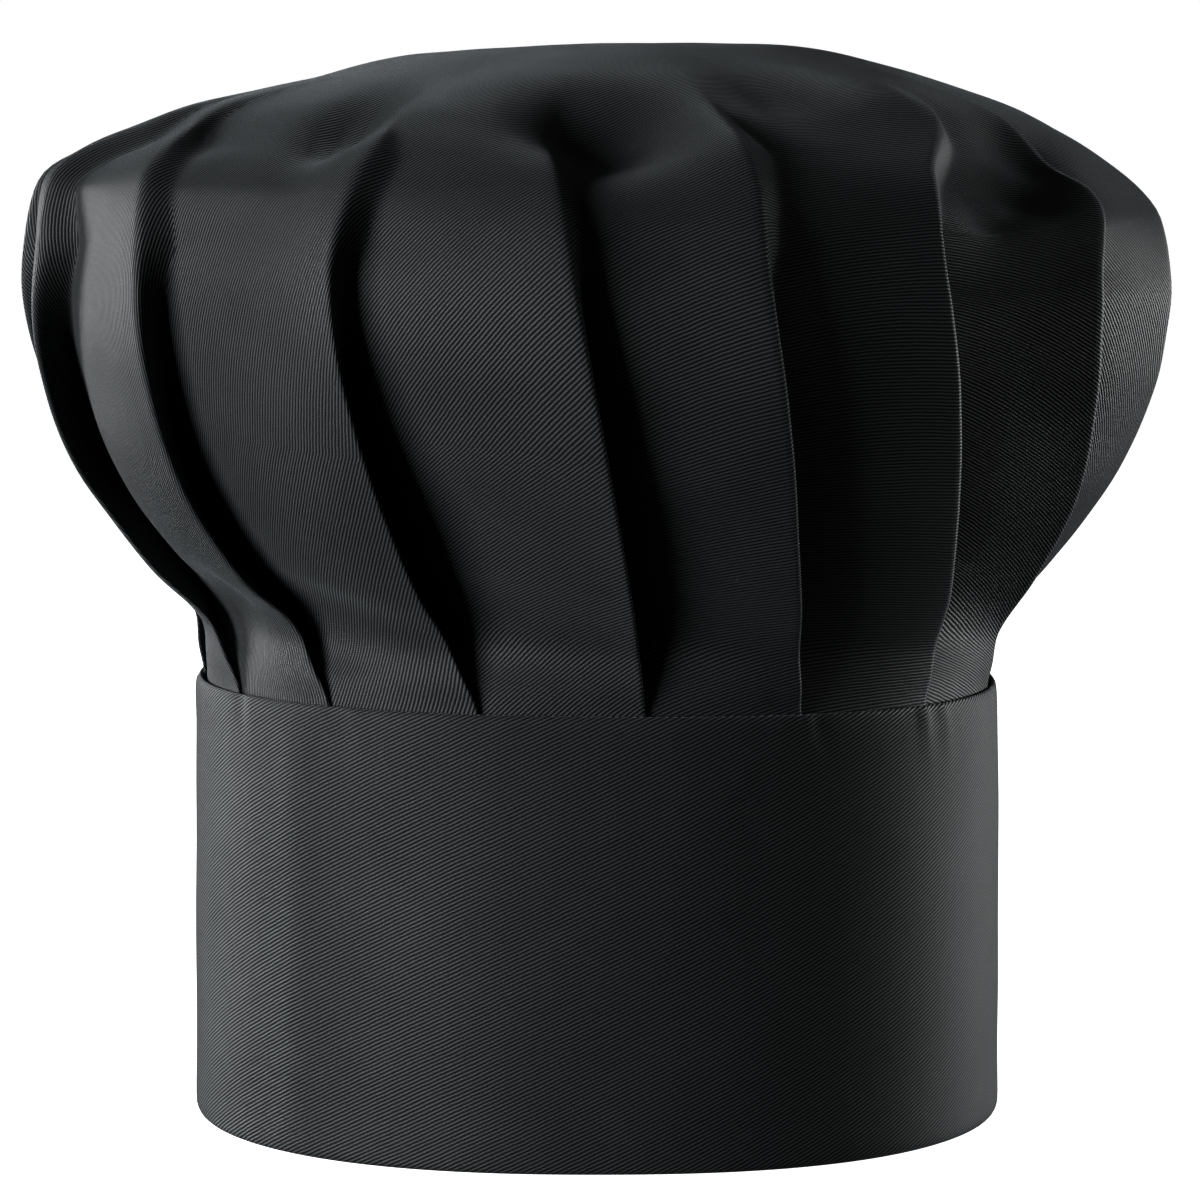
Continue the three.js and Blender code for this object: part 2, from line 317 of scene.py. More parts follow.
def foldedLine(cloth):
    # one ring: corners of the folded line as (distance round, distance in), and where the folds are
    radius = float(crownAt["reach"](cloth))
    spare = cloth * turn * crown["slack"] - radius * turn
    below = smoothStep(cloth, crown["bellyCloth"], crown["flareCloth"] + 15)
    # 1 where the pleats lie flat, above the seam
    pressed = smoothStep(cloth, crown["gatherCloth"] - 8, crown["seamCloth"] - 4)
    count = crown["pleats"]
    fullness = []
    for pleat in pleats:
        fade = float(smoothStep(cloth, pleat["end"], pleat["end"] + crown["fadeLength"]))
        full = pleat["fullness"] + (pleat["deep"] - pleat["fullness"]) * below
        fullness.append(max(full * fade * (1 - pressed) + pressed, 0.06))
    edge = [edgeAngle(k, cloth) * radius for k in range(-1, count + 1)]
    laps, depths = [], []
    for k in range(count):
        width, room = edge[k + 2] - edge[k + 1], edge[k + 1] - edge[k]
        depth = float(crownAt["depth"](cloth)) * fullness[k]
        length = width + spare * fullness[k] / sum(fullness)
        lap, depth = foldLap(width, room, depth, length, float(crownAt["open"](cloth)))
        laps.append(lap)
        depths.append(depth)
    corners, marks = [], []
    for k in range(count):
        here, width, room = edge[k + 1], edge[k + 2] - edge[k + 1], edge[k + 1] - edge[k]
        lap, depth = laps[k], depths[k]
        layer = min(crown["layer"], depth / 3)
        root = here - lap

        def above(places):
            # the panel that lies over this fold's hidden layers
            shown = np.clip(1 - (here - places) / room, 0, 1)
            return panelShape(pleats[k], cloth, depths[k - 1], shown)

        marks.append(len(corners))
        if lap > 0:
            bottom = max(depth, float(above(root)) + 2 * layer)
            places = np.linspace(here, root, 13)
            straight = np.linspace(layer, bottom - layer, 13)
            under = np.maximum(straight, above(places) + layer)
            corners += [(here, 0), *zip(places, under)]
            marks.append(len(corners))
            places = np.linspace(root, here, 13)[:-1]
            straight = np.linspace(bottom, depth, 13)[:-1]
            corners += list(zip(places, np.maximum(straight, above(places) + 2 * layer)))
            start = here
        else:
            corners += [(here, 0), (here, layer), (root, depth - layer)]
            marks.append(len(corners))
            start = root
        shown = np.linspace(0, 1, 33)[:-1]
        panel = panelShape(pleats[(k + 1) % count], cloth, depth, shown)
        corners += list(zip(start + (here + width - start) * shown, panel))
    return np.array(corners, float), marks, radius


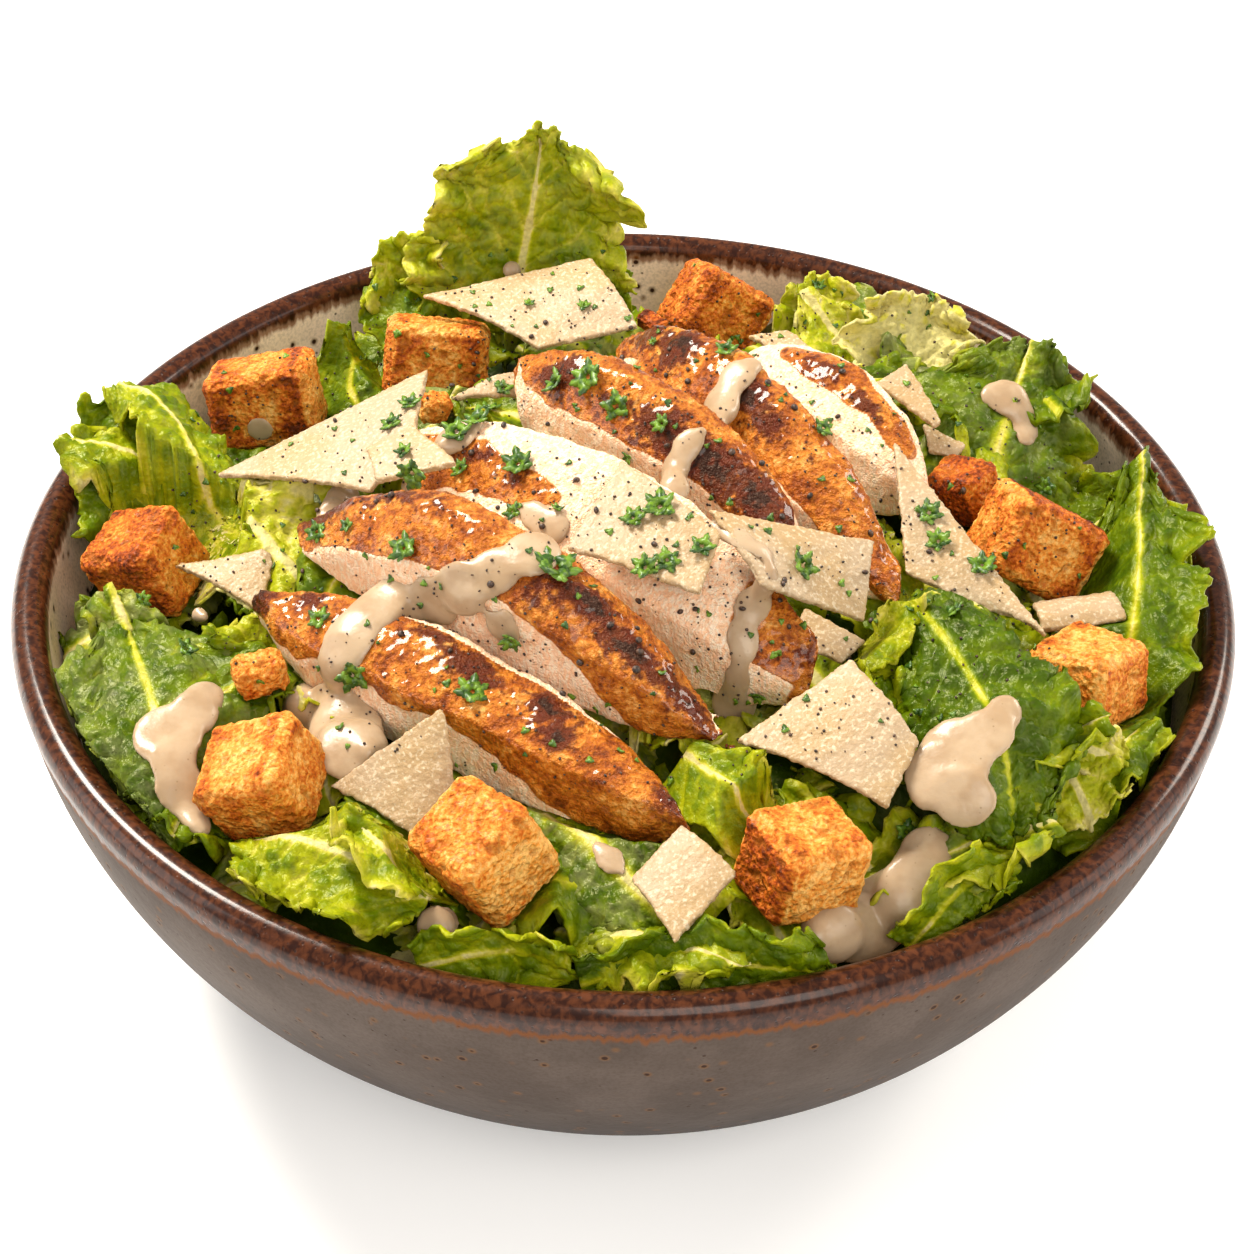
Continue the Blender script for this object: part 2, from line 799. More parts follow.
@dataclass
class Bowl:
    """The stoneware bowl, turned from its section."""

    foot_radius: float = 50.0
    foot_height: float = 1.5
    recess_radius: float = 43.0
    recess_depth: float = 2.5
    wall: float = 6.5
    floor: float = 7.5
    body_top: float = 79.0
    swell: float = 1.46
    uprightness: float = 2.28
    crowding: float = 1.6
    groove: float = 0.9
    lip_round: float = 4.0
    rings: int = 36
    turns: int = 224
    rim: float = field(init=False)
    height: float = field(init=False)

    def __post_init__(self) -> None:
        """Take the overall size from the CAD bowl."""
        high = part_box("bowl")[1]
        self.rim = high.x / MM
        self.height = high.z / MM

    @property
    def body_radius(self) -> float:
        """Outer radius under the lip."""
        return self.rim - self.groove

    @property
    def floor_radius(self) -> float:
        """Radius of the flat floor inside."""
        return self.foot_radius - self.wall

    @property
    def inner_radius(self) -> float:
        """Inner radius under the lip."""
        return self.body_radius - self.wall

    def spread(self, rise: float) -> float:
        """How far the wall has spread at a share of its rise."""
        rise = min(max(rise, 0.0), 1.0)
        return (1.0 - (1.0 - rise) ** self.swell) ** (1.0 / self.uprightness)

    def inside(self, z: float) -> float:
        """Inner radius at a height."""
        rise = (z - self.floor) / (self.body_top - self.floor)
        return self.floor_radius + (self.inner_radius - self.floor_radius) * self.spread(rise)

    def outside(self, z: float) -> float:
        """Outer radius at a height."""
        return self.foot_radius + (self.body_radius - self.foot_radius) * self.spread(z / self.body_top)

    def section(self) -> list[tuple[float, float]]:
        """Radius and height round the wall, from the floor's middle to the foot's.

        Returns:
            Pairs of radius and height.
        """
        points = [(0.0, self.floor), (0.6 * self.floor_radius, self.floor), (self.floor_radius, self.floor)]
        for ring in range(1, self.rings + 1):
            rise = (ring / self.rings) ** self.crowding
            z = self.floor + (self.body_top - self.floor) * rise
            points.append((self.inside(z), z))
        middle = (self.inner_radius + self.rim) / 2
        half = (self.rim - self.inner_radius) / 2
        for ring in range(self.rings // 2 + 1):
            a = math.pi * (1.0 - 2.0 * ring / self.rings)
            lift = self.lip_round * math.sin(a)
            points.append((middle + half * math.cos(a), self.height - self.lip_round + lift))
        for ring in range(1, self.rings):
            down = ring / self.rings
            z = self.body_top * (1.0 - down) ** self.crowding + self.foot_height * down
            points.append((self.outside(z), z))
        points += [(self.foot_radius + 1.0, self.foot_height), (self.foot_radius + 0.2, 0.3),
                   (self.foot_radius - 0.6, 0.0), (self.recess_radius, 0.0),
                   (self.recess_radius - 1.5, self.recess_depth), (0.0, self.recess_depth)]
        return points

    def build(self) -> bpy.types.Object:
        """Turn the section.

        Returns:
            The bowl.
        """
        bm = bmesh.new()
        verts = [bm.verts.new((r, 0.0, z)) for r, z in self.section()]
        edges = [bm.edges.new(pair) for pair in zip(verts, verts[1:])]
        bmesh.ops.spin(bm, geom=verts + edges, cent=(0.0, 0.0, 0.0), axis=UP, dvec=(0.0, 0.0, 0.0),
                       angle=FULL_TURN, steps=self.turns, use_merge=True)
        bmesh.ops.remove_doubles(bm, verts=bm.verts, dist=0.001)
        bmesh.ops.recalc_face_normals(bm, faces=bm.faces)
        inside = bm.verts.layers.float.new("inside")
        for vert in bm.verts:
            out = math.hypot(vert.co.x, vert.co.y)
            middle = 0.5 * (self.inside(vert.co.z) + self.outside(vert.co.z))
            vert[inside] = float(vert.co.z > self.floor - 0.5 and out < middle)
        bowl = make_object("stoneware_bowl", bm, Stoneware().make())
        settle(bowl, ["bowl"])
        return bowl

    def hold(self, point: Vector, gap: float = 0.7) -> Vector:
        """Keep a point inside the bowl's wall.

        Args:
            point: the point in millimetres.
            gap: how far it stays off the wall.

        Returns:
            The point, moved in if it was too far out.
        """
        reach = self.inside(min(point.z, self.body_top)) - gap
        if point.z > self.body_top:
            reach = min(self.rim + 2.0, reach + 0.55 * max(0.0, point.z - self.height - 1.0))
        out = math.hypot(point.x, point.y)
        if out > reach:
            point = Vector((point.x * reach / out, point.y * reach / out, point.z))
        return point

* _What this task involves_
Take the data above and return it exactly.

* _In response_
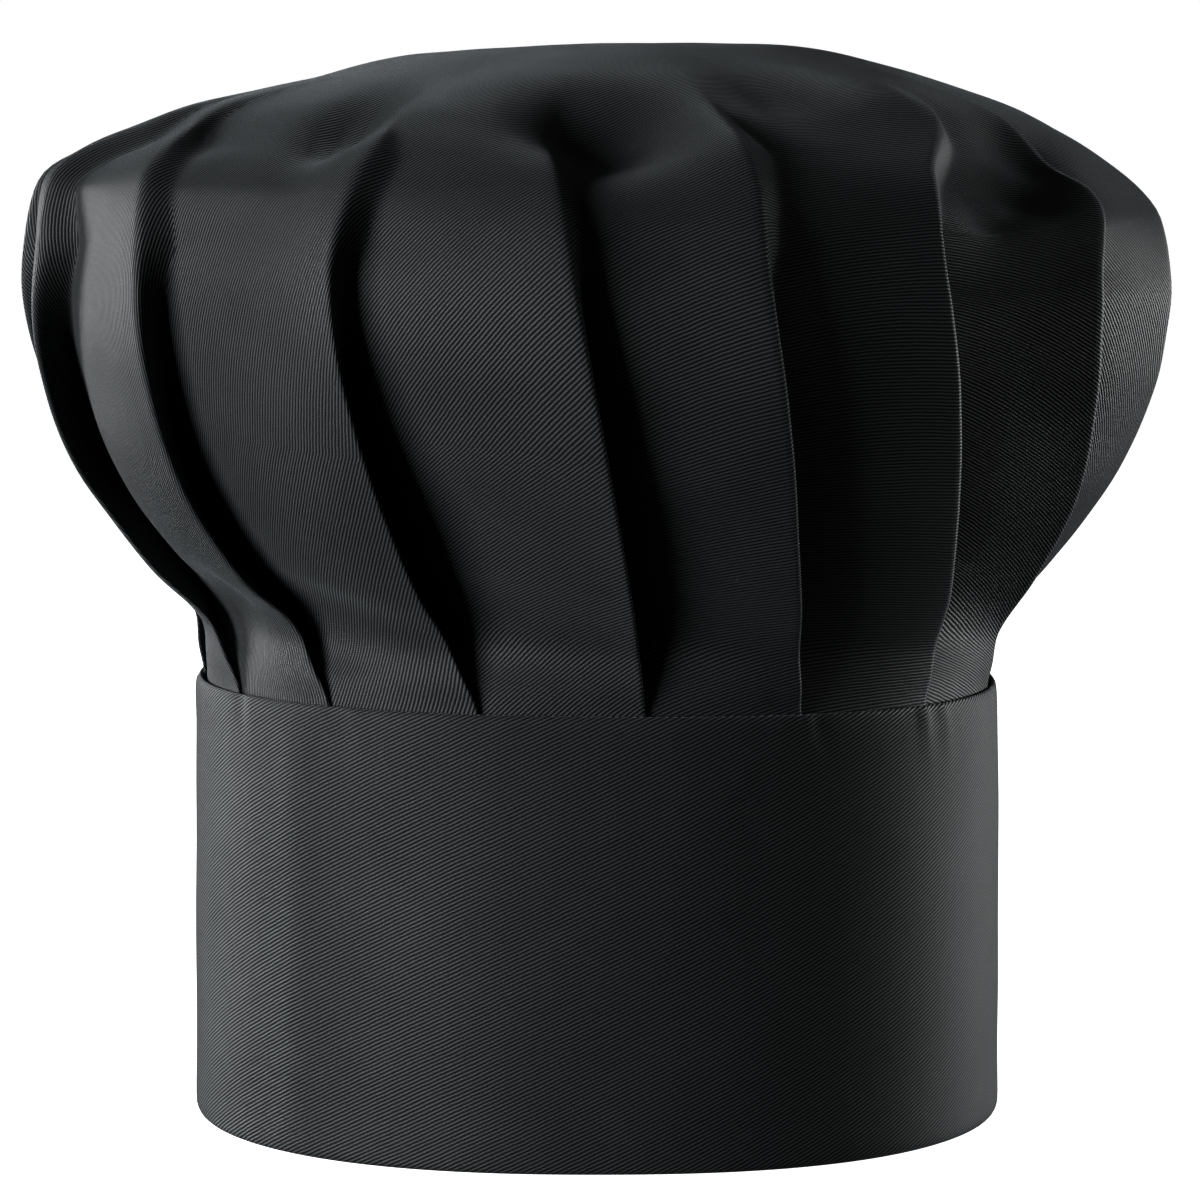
Continue the three.js and Blender code for this object: part 2, from line 317 of scene.py. More parts follow.
def foldedLine(cloth):
    # one ring: corners of the folded line as (distance round, distance in), and where the folds are
    radius = float(crownAt["reach"](cloth))
    spare = cloth * turn * crown["slack"] - radius * turn
    below = smoothStep(cloth, crown["bellyCloth"], crown["flareCloth"] + 15)
    # 1 where the pleats lie flat, above the seam
    pressed = smoothStep(cloth, crown["gatherCloth"] - 8, crown["seamCloth"] - 4)
    count = crown["pleats"]
    fullness = []
    for pleat in pleats:
        fade = float(smoothStep(cloth, pleat["end"], pleat["end"] + crown["fadeLength"]))
        full = pleat["fullness"] + (pleat["deep"] - pleat["fullness"]) * below
        fullness.append(max(full * fade * (1 - pressed) + pressed, 0.06))
    edge = [edgeAngle(k, cloth) * radius for k in range(-1, count + 1)]
    laps, depths = [], []
    for k in range(count):
        width, room = edge[k + 2] - edge[k + 1], edge[k + 1] - edge[k]
        depth = float(crownAt["depth"](cloth)) * fullness[k]
        length = width + spare * fullness[k] / sum(fullness)
        lap, depth = foldLap(width, room, depth, length, float(crownAt["open"](cloth)))
        laps.append(lap)
        depths.append(depth)
    corners, marks = [], []
    for k in range(count):
        here, width, room = edge[k + 1], edge[k + 2] - edge[k + 1], edge[k + 1] - edge[k]
        lap, depth = laps[k], depths[k]
        layer = min(crown["layer"], depth / 3)
        root = here - lap

        def above(places):
            # the panel that lies over this fold's hidden layers
            shown = np.clip(1 - (here - places) / room, 0, 1)
            return panelShape(pleats[k], cloth, depths[k - 1], shown)

        marks.append(len(corners))
        if lap > 0:
            bottom = max(depth, float(above(root)) + 2 * layer)
            places = np.linspace(here, root, 13)
            straight = np.linspace(layer, bottom - layer, 13)
            under = np.maximum(straight, above(places) + layer)
            corners += [(here, 0), *zip(places, under)]
            marks.append(len(corners))
            places = np.linspace(root, here, 13)[:-1]
            straight = np.linspace(bottom, depth, 13)[:-1]
            corners += list(zip(places, np.maximum(straight, above(places) + 2 * layer)))
            start = here
        else:
            corners += [(here, 0), (here, layer), (root, depth - layer)]
            marks.append(len(corners))
            start = root
        shown = np.linspace(0, 1, 33)[:-1]
        panel = panelShape(pleats[(k + 1) % count], cloth, depth, shown)
        corners += list(zip(start + (here + width - start) * shown, panel))
    return np.array(corners, float), marks, radius


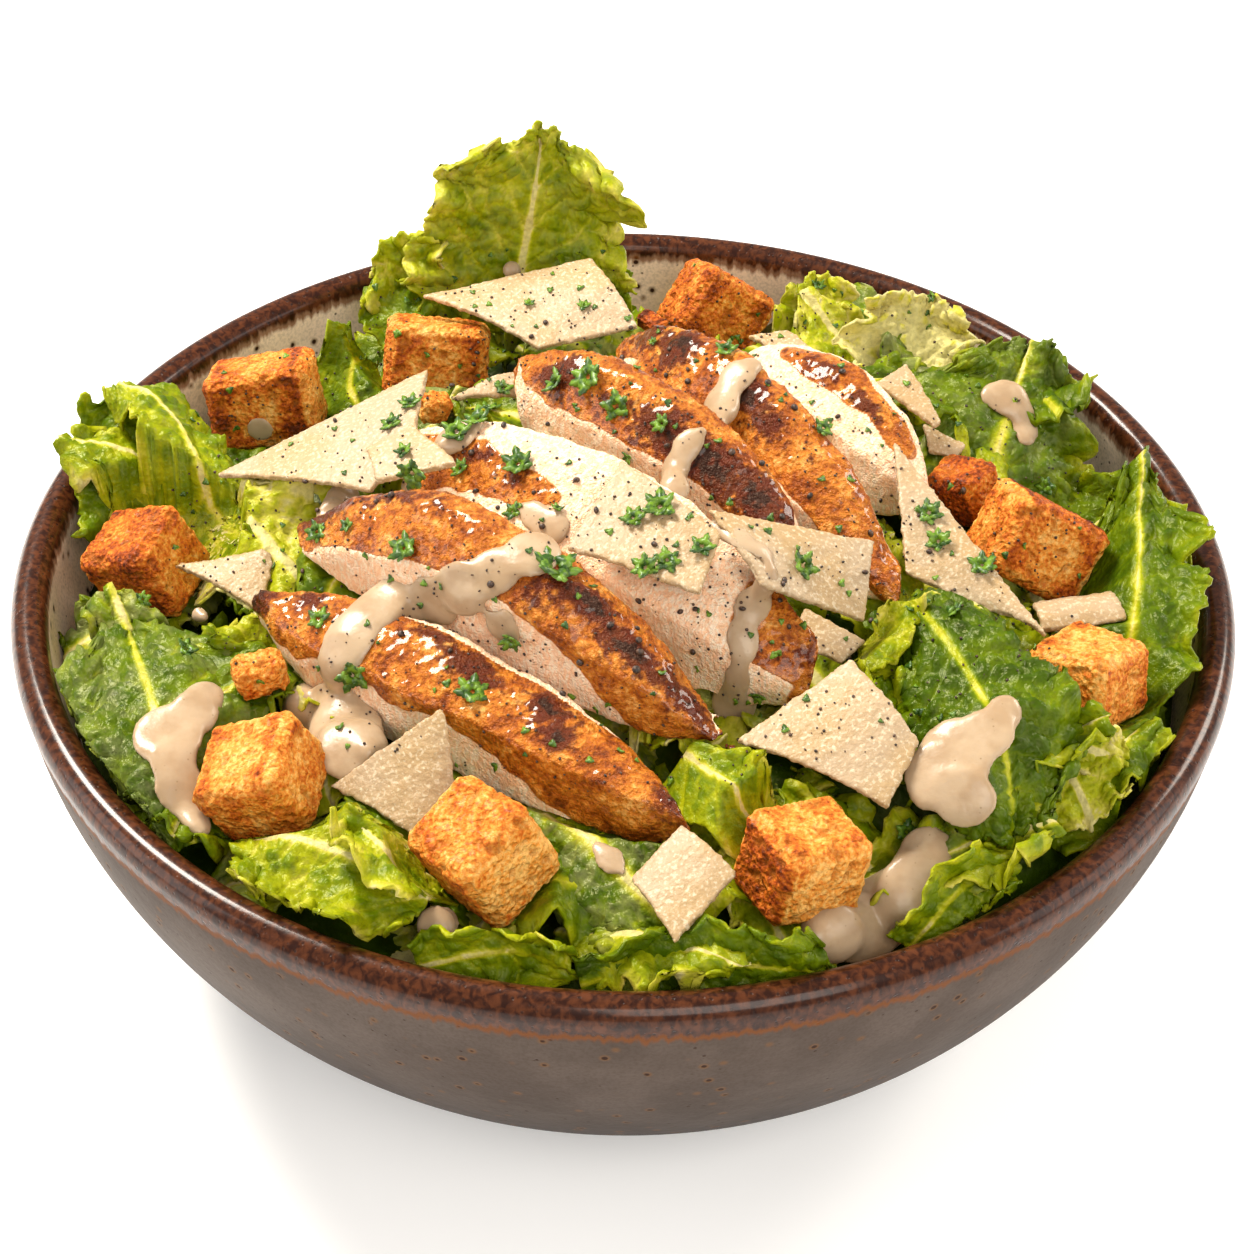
Continue the Blender script for this object: part 2, from line 799. More parts follow.
@dataclass
class Bowl:
    """The stoneware bowl, turned from its section."""

    foot_radius: float = 50.0
    foot_height: float = 1.5
    recess_radius: float = 43.0
    recess_depth: float = 2.5
    wall: float = 6.5
    floor: float = 7.5
    body_top: float = 79.0
    swell: float = 1.46
    uprightness: float = 2.28
    crowding: float = 1.6
    groove: float = 0.9
    lip_round: float = 4.0
    rings: int = 36
    turns: int = 224
    rim: float = field(init=False)
    height: float = field(init=False)

    def __post_init__(self) -> None:
        """Take the overall size from the CAD bowl."""
        high = part_box("bowl")[1]
        self.rim = high.x / MM
        self.height = high.z / MM

    @property
    def body_radius(self) -> float:
        """Outer radius under the lip."""
        return self.rim - self.groove

    @property
    def floor_radius(self) -> float:
        """Radius of the flat floor inside."""
        return self.foot_radius - self.wall

    @property
    def inner_radius(self) -> float:
        """Inner radius under the lip."""
        return self.body_radius - self.wall

    def spread(self, rise: float) -> float:
        """How far the wall has spread at a share of its rise."""
        rise = min(max(rise, 0.0), 1.0)
        return (1.0 - (1.0 - rise) ** self.swell) ** (1.0 / self.uprightness)

    def inside(self, z: float) -> float:
        """Inner radius at a height."""
        rise = (z - self.floor) / (self.body_top - self.floor)
        return self.floor_radius + (self.inner_radius - self.floor_radius) * self.spread(rise)

    def outside(self, z: float) -> float:
        """Outer radius at a height."""
        return self.foot_radius + (self.body_radius - self.foot_radius) * self.spread(z / self.body_top)

    def section(self) -> list[tuple[float, float]]:
        """Radius and height round the wall, from the floor's middle to the foot's.

        Returns:
            Pairs of radius and height.
        """
        points = [(0.0, self.floor), (0.6 * self.floor_radius, self.floor), (self.floor_radius, self.floor)]
        for ring in range(1, self.rings + 1):
            rise = (ring / self.rings) ** self.crowding
            z = self.floor + (self.body_top - self.floor) * rise
            points.append((self.inside(z), z))
        middle = (self.inner_radius + self.rim) / 2
        half = (self.rim - self.inner_radius) / 2
        for ring in range(self.rings // 2 + 1):
            a = math.pi * (1.0 - 2.0 * ring / self.rings)
            lift = self.lip_round * math.sin(a)
            points.append((middle + half * math.cos(a), self.height - self.lip_round + lift))
        for ring in range(1, self.rings):
            down = ring / self.rings
            z = self.body_top * (1.0 - down) ** self.crowding + self.foot_height * down
            points.append((self.outside(z), z))
        points += [(self.foot_radius + 1.0, self.foot_height), (self.foot_radius + 0.2, 0.3),
                   (self.foot_radius - 0.6, 0.0), (self.recess_radius, 0.0),
                   (self.recess_radius - 1.5, self.recess_depth), (0.0, self.recess_depth)]
        return points

    def build(self) -> bpy.types.Object:
        """Turn the section.

        Returns:
            The bowl.
        """
        bm = bmesh.new()
        verts = [bm.verts.new((r, 0.0, z)) for r, z in self.section()]
        edges = [bm.edges.new(pair) for pair in zip(verts, verts[1:])]
        bmesh.ops.spin(bm, geom=verts + edges, cent=(0.0, 0.0, 0.0), axis=UP, dvec=(0.0, 0.0, 0.0),
                       angle=FULL_TURN, steps=self.turns, use_merge=True)
        bmesh.ops.remove_doubles(bm, verts=bm.verts, dist=0.001)
        bmesh.ops.recalc_face_normals(bm, faces=bm.faces)
        inside = bm.verts.layers.float.new("inside")
        for vert in bm.verts:
            out = math.hypot(vert.co.x, vert.co.y)
            middle = 0.5 * (self.inside(vert.co.z) + self.outside(vert.co.z))
            vert[inside] = float(vert.co.z > self.floor - 0.5 and out < middle)
        bowl = make_object("stoneware_bowl", bm, Stoneware().make())
        settle(bowl, ["bowl"])
        return bowl

    def hold(self, point: Vector, gap: float = 0.7) -> Vector:
        """Keep a point inside the bowl's wall.

        Args:
            point: the point in millimetres.
            gap: how far it stays off the wall.

        Returns:
            The point, moved in if it was too far out.
        """
        reach = self.inside(min(point.z, self.body_top)) - gap
        if point.z > self.body_top:
            reach = min(self.rim + 2.0, reach + 0.55 * max(0.0, point.z - self.height - 1.0))
        out = math.hypot(point.x, point.y)
        if out > reach:
            point = Vector((point.x * reach / out, point.y * reach / out, point.z))
        return point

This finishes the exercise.